Researchers from Monash University, in Australia, have shown that young women with polycystic ovary syndrome (PCOS) have up to 5 times higher risk of type 2 diabetes.
Polycystic ovary syndrome is a common hormonal disorder in which women produce higher than normal levels of androgen hormones such as testosterone. The condition results in non-dangerous cysts gathering on the outside of the ovaries. PCOS can lead to lower fertility levels and can lead to other problems such as insulin resistance, acne and male pattern facial hair. Around 1 in 5 women develop PCOS.
Because PCOS is linked with insulin resistance, a hallmark of type 2 diabetes, researchers at Monash University looked to investigate how PCOS affected diabetes risk in young women.

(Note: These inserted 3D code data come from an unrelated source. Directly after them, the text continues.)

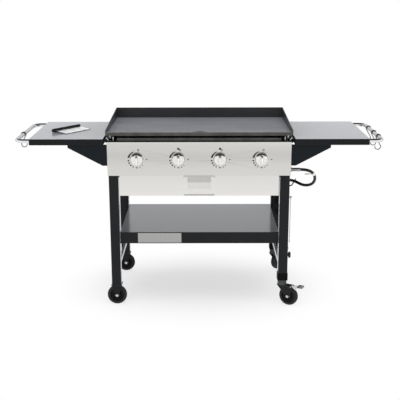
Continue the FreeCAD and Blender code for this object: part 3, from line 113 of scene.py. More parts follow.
class GriddleSizes(bpy.types.PropertyGroup):
    sheet_edge: length_of("Sheet edge", "Rounding along folded sheet", 0.0006)
    plate_edge: length_of("Plate edge", "Rounding along the cooking plate", 0.0009)
    leg_edge: length_of("Leg edge", "Rounding at cut tube ends", 0.0004)
    fold_width: length_of("Fold width", "Outer bend along the shelves' folds", 0.0028)
    mark_radius: length_of("Mark radius", "Radius of the ring of setting marks", 0.0405)
    mark_thick: length_of("Mark thickness", "Height of the printed marks", 0.00015)
    hose_diameter: length_of("Hose diameter", "Outer diameter of the gas hose", 0.0145)
    hose_length: length_of("Hose length", "Length from fitting to regulator", 0.525)
    grip_ribs: IntProperty(name="Grip ribs", description="Ribs round the scraper's grip",
                           default=9, min=0)
    turned_steps: IntProperty(name="Turned steps", description="Faces round a turned piece",
                              default=64, min=12)


class StageSettings(bpy.types.PropertyGroup):
    lens: FloatProperty(name="Lens", description="Focal length", default=72.0, min=1.0,
                        subtype="DISTANCE_CAMERA")
    place: FloatVectorProperty(name="Camera place", description="Where the camera stands",
                               default=(0.018, -4.050, 1.552), size=3, subtype="TRANSLATION")
    pitch: FloatProperty(name="Pitch", description="How far it looks down",
                         default=math.radians(14.92), subtype="ANGLE")
    yaw: FloatProperty(name="Yaw", description="How far it looks to the right",
                       default=math.radians(-0.22), subtype="ANGLE")
    roll: FloatProperty(name="Roll", description="How far it leans",
                        default=math.radians(-0.12), subtype="ANGLE")
    floor: colour_of("Floor", "Pale studio floor", (0.93, 0.93, 0.93))
    sky: FloatProperty(name="Sky", description="Strength of the even studio light",
                       default=0.92, min=0.0)


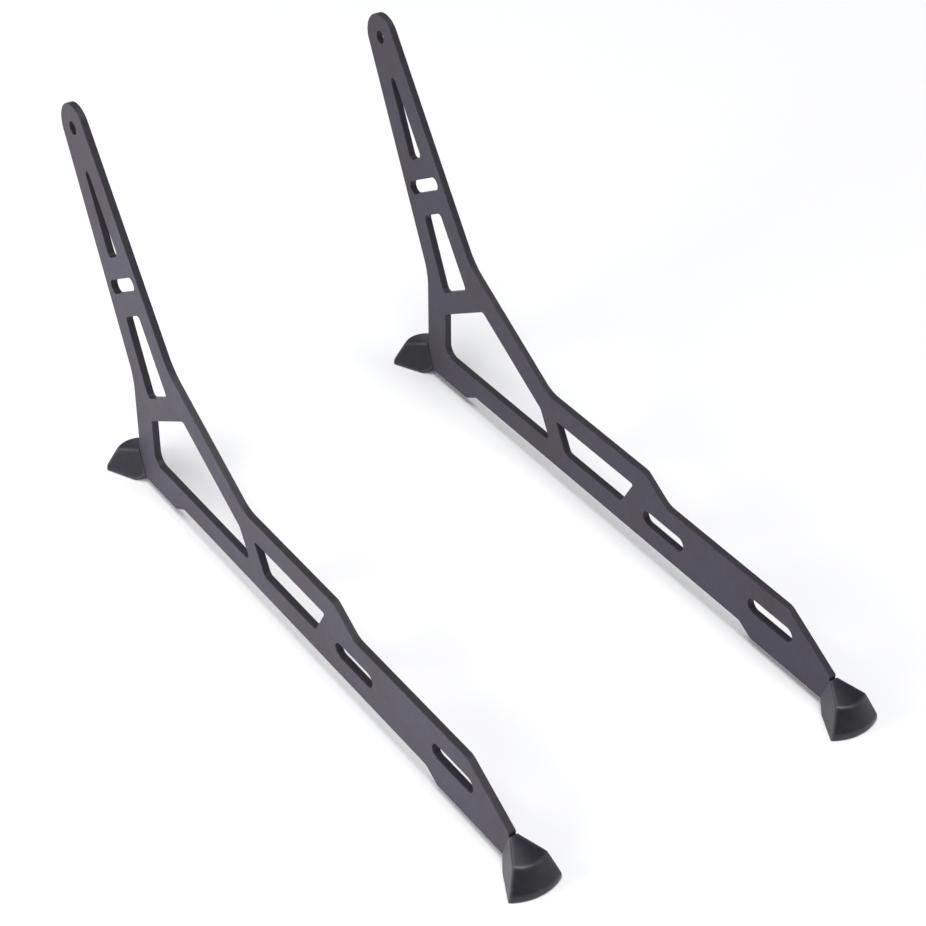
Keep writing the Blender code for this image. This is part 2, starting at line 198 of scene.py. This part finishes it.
class Signal:                           # a shader socket that Python sums can use
    def __init__(self, finish, socket):
        self.finish = finish
        self.socket = socket

    def sums(self, operation, first, second):
        return self.finish.node("ShaderNodeMath", dict(operation=operation), {0: first, 1: second})

    def __add__(self, other):
        return self.sums("ADD", self, other)

    def __radd__(self, other):
        return self.sums("ADD", other, self)

    def __sub__(self, other):
        return self.sums("SUBTRACT", self, other)

    def __rsub__(self, other):
        return self.sums("SUBTRACT", other, self)

    def __mul__(self, other):
        return self.sums("MULTIPLY", self, other)

    def __rmul__(self, other):
        return self.sums("MULTIPLY", other, self)


class Finish:                           # one material; steady values sit on the shader's own sockets
    def __init__(self, name, **steady):
        self.material = bpy.data.materials.new(name)
        self.material.use_nodes = True
        self.tree = self.material.node_tree
        self.shader = self.tree.nodes["Principled BSDF"]
        for socket, value in steady.items():
            self.shader.inputs[socket.replace("_", " ")].default_value = value
        self.place = self.node("ShaderNodeTexCoord", {}, {}, "Object")

    def node(self, kind, settings, inputs, output=0):
        made = self.tree.nodes.new(kind)
        for name, value in settings.items():
            setattr(made, name, value)
        for name, value in inputs.items():
            if isinstance(value, Signal):
                self.tree.links.new(value.socket, made.inputs[name])
            else:
                made.inputs[name].default_value = value
        return Signal(self, made.outputs[output])

    def grain(self, size, detail=2.0, roughness=0.5, along=(1, 1, 1)):     # noise with features of this size
        spread = self.node("ShaderNodeVectorMath", dict(operation="MULTIPLY"), {0: self.place, 1: along})
        return self.node("ShaderNodeTexNoise", {}, {"Vector": spread, "Scale": 1 / size, "Detail": detail,
                                                    "Roughness": roughness})

    def between(self, value, low, high):            # 0 below low, 1 above high
        return self.node("ShaderNodeMapRange", dict(interpolation_type="SMOOTHSTEP"),
                         {"Value": value, "From Min": low, "From Max": high})

    def blend(self, share, first, second):
        return self.node("ShaderNodeMix", dict(data_type="RGBA"), {0: share, 6: first, 7: second}, 2)

    def height(self):
        return self.node("ShaderNodeSeparateXYZ", {}, {0: self.place}, "Z")

    def relief(self, distance, strength, amount):
        return self.node("ShaderNodeBump", {}, {"Strength": strength, "Distance": distance, "Height": amount})

    def feed(self, **signals):
        for socket, signal in signals.items():
            self.tree.links.new(signal.socket, self.shader.inputs[socket.replace("_", " ")])
        return self.material


paint = dict(warm=(0.037, 0.025, 0.038, 1), cool=(0.022, 0.0205, 0.044, 1), rubbed=(0.062, 0.050, 0.062, 1),
             dust=(0.15, 0.14, 0.15, 1), gloss=0.45, cloudSize=45 * mm, fineSize=2.2 * mm, speckSize=1.3 * mm,
             rubSize=9 * mm, faceRub=0.12, roundedEdgeShare=0.6, peelSize=0.9 * mm, peelDepth=0.08 * mm)
cutWall = dict(dark=(0.021, 0.019, 0.024, 1), light=(0.034, 0.031, 0.037, 1), gloss=0.44, cloudSize=20 * mm,
               lineSize=0.55 * mm, lineRun=(1, 0.06, 1), lineDepth=0.05 * mm)
# edge is the colour of a painted highlight: the rubber's rounded outer edges are drawn lighter
rubber = dict(face=(0.0080, 0.0070, 0.0135, 1), worn=(0.026, 0.024, 0.032, 1), edge=(0.060, 0.057, 0.068, 1),
              dust=(0.085, 0.082, 0.086, 1), gloss=0.36, pebbleSize=0.42 * mm, pebbleDepth=0.07 * mm,
              cloudSize=7 * mm, scuffSize=3.1 * mm, scuffRun=(0.5, 1, 1.6), soleBandFrom=0.2 * mm, soleBandTo=5.5 * mm)
blackOxide = dict(face=(0.016, 0.016, 0.019, 1), worn=(0.075, 0.073, 0.072, 1), gloss=0.38,
                  wearSize=0.9 * mm, skinSize=0.25 * mm, skinDepth=0.02 * mm)
zinc = dict(face=(0.50, 0.51, 0.53, 1), dull=(0.33, 0.34, 0.37, 1), gloss=0.34,
            flakeSize=0.8 * mm, skinSize=0.3 * mm, skinDepth=0.02 * mm)


def paintFinish(name, rub):
    p = paint
    coat = Finish(name, Metallic=0.0, Specular_IOR_Level=0.36, IOR=1.5)
    cloud = coat.between(coat.grain(p["cloudSize"], detail=3.0), low=0.35, high=0.68)
    fine = coat.grain(p["fineSize"], detail=4.0, roughness=0.6)
    speck = coat.between(coat.grain(p["speckSize"], detail=1.0), low=0.72, high=0.80)
    base = coat.blend(cloud * 0.75 + fine * 0.25, p["cool"], p["warm"])
    worn = coat.between(coat.grain(p["rubSize"], detail=4.0, roughness=0.65), low=0.42, high=0.66) * rub
    base = coat.blend(worn, base, p["rubbed"])
    base = coat.blend(speck * 0.22, base, p["dust"])
    sheen = p["gloss"] + (fine - 0.5) * 0.16 + (cloud - 0.5) * 0.07 - worn * 0.08
    peel = coat.grain(p["peelSize"], detail=2.0, roughness=0.45)
    skin = coat.relief(p["peelDepth"], strength=0.7, amount=peel + fine * 0.35)
    return coat.feed(Base_Color=base, Roughness=sheen, Normal=skin)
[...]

Over 6,000 women between the ages of 25 and 28 were recruited for the study and then monitored over a 9 year period. 500 of the women had been diagnosed with PCOS.
When the researchers reviewed the women after the 9 year period, when the women were between 34 and 37 years of age, the women with PCOS were 3 to 5 times more likely to develop type 2 diabetes than the other women. The researchers also noted that obesity was not a major factor in the development of type 2 diabetes in younger women.
The researchers note that this has important clinical implications for the screening of diabetes in women with PCOS, particularly in pregnancy.